In the meantime, the Liberals say Conservative cabinet ministers must appear before the Commons defence committee to explain why they have to buy the Lockheed Martin fighters without a competition.

"We want the defence committee back to say, why do you need this fighter?" Mr. Ignatieff told reporters in Pickering, Ont., at a stop on his cross-Canada summer tour. "Why didn't you open this to competitive bidding and demonstrate that this thing is needed?"

The Conservatives have settled on the non-competitive process because of what the choice of fighter means for Canada's place as a U.S. ally, rather than for cost, cabinet documents obtained last month by The Globe and Mail indicate.

The F-35s are the product of the Joint Strike Fighter program launched in the 1990s by the United States and eight other nations, including Canada; the Liberal government of the day signed on to the development program, but didn't commit to buying the planes.
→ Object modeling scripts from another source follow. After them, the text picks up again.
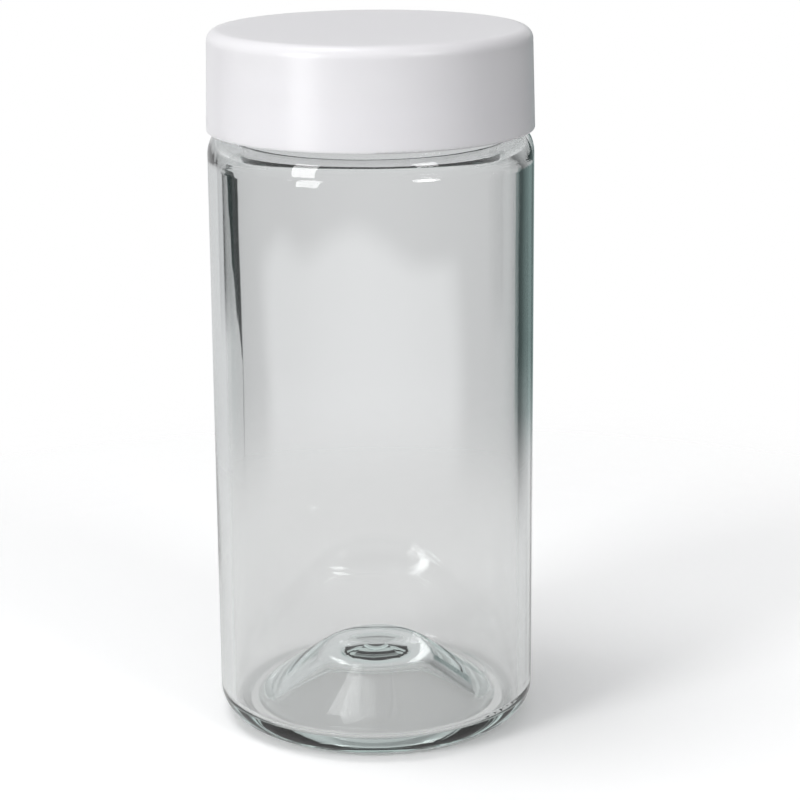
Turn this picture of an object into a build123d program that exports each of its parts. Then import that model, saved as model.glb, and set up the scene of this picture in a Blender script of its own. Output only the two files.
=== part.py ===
from build123d import *
from math import cos, radians, sin, sqrt
import os

# A straight-sided specimen jar: moulded glass jar, smooth screw cap, and the cap's two-layer liner.
# Millimetres, +Z up. The origin is the centre of the base, on the plane that the jar stands on.
# A value named ..._z is a height above that plane. The jar is closed, with its cap screwed home.

# ---------------------------------------------------------------- outside of the whole jar
body_diameter = 50.0  # the straight glass wall
overall_height = 109.3
cap_height = 15.4
cap_lip_diameter = 50.2  # at the open end
cap_top_diameter = 49.4  # the skirt has a little draft

# ---------------------------------------------------------------- neck finish, 48 mm, 6 threads an inch
thread_pitch = 25.4 / 6
neck_diameter = 44.1
glass_thread_diameter = 47.1
mouth_diameter = 39.0
glass_thread_turns = 1.5
cap_thread_turns = 1.75
rim_to_thread = 2.4  # rim down to the middle of the glass thread's top end
rim_outer_fillet = 0.8
rim_inner_fillet = 0.6

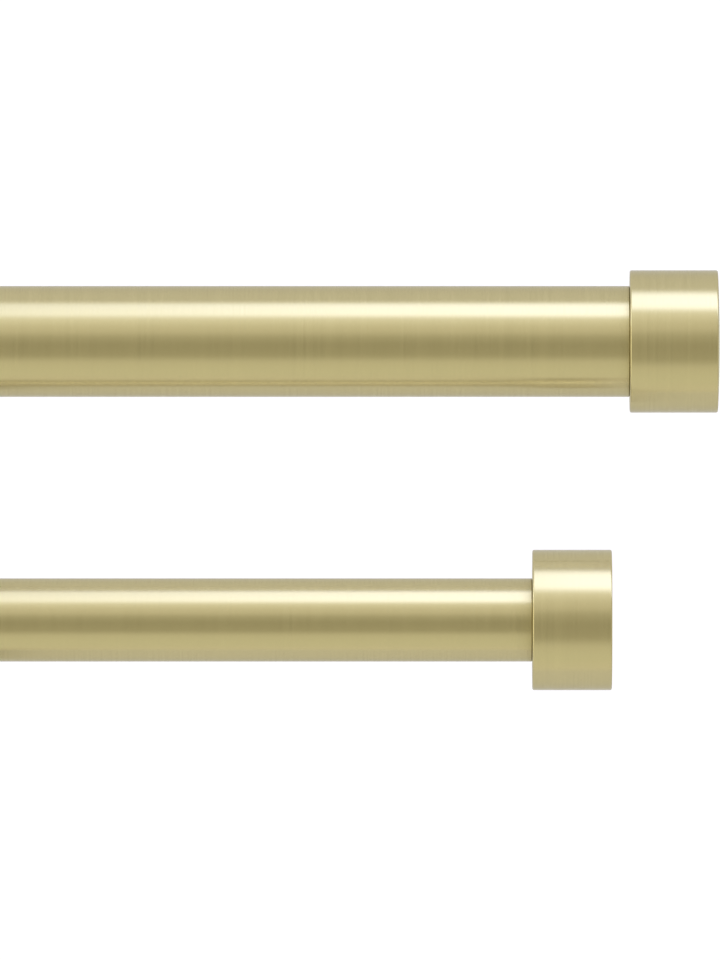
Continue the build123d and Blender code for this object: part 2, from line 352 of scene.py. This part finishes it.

Canada's CF-18 fighters will be retired between 2017 and 2020.

The documents show government officials are aware that requiring bids could lead rival jet-makers to lower prices, but that choosing another plane would lead Canada from the path its major allies will follow. "Competitive process would send signal to US/partners that we are not fully committed to JSF," the documents state.

Canada's 65 fighters will come at the end of a long production run - the United States plans to buy 2,400, and countries such as Britain and Australia will also buy some.

Mr. Garneau, a former navy engineer and astronaut, said Canada has other allies besides the United States, in NATO for example, and the need for a fleet that fits with U.S. plans should not be overstated.